Proceedings Article | 18 October 2006
Proc. SPIE. 6379, Photonic Applications for Aerospace, Transportation, and Harsh Environments
KEYWORDS: Fiber Bragg gratings, Signal to noise ratio, Interferometry, Sensors, Computer simulations, Error analysis, Filtering (signal processing), Smoothing, Interference (communication), Signal detection
In fiber Bragg grating (FBG) sensors, detecting the Bragg wavelength accurately could be difficult due to a low signal-to-noise ratio (SNR) in the FBG spectrum. Two common sources of noise are the general random noise from the broadband sources and the interferometric noise caused by the residual reflections in the sensor system. Conventional filtering techniques could be quite effective in removing random Gaussian-white noise, but not so for the interferometric noise, which is very structured. On the other hand, parameter estimation techniques such as nonlinear least squares can be used to identify the parameters in the interferometric noise and remove it accordingly. However, since the parameter estimation problem is nonlinear, the larger the number of parameters, the higher the chance that the algorithm will get trapped into a local minimum and fail to identify the correct parameters.
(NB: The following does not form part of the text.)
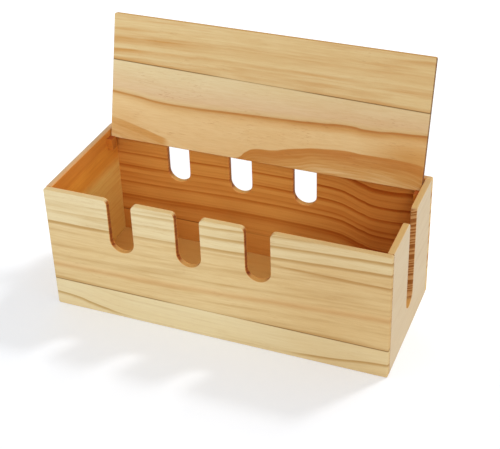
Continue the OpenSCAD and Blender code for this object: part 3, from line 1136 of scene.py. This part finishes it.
def floor():
    """White paper under the box that also glows a little to the camera, more behind the box."""
    mesh = bpy.data.meshes.new("floor")
    h = FLOOR_HALF
    mesh.from_pydata([(-h, -h, 0), (h, -h, 0), (h, h, 0), (-h, h, 0)], [], [(0, 1, 2, 3)])
    plane = bpy.data.objects.new("floor", mesh)
    bpy.context.scene.collection.objects.link(plane)
    paint = Paint(bpy.data.materials.new("floor_paper"))
    seen = paint.node("ShaderNodeLightPath", output="Is Camera Ray")
    glow = paint.smooth(paint.along(paint.place(), Y), *GLOW_SPAN, *FLOOR_GLOW)
    mesh.materials.append(paint.surface(
        Base_Color=FLOOR_PAPER, Roughness=PAPER_ROUGHNESS, Specular_IOR_Level=PAPER_SHINE,
        Emission_Color=paint.mix(seen * glow, BLACK, WHITE), Emission_Strength=1.0))


def sun(name, travel, strength, angle):
    """Sun lamp by the direction its light travels, its strength and its width in the sky."""
    lamp = bpy.data.lights.new(name, "SUN")
    lamp.energy = strength
    lamp.angle = angle
    body = bpy.data.objects.new(name, lamp)
    body.rotation_euler = Vector(travel).to_track_quat("-Z", "Y").to_euler()
    bpy.context.scene.collection.objects.link(body)


def camera():
    """Camera by its place, its azimuth to the right of the front, elevation and roll."""
    right = VIEW.cross(Vector(Z)).normalized()
    up = right.cross(VIEW)
    cosine, sine = math.cos(CAMERA_ROLL), math.sin(CAMERA_ROLL)
    rolled = right * cosine + up * sine
    upright = up * cosine - right * sine
    lens = bpy.data.cameras.new("camera")
    lens.lens = CAMERA_LENS
    lens.shift_x, lens.shift_y = CAMERA_SHIFT
    lens.clip_end = CAMERA_REACH
    eye = bpy.data.objects.new("camera", lens)
    eye.matrix_world = Matrix((rolled, upright, -VIEW)).transposed().to_4x4()
    eye.location = CAMERA_PLACE
    bpy.context.scene.collection.objects.link(eye)
    bpy.context.scene.camera = eye


white_world()
floor()
sun("key", KEY_TRAVEL, KEY_STRENGTH, KEY_ANGLE)
sun("halo", HALO_TRAVEL, HALO_STRENGTH, HALO_ANGLE)
sun("fill", VIEW, FILL_STRENGTH, FILL_ANGLE)
camera()
bpy.context.scene.view_settings.view_transform = "Standard"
In this paper, it is proposed to combine the nonlinear least squares method with a Kalman smoother. Hence, the number of parameters to be estimated by the nonlinear least squares algorithm will be greatly reduced. To do this, a continuous-time linear time-varying state-space model is derived for the FBG spectrum and then the model is discretized so that the Kalman smoother can be applied. An interesting point to note is that this model is linear
time-varying instead of nonlinear, thus not requiring an extended
Kalman filter. Computer simulations are provided in the paper to
demonstrate the effectiveness of the proposed method, followed by
applications to real experimental data. Improvements in the
accuracy of Bragg wavelength detection are observed.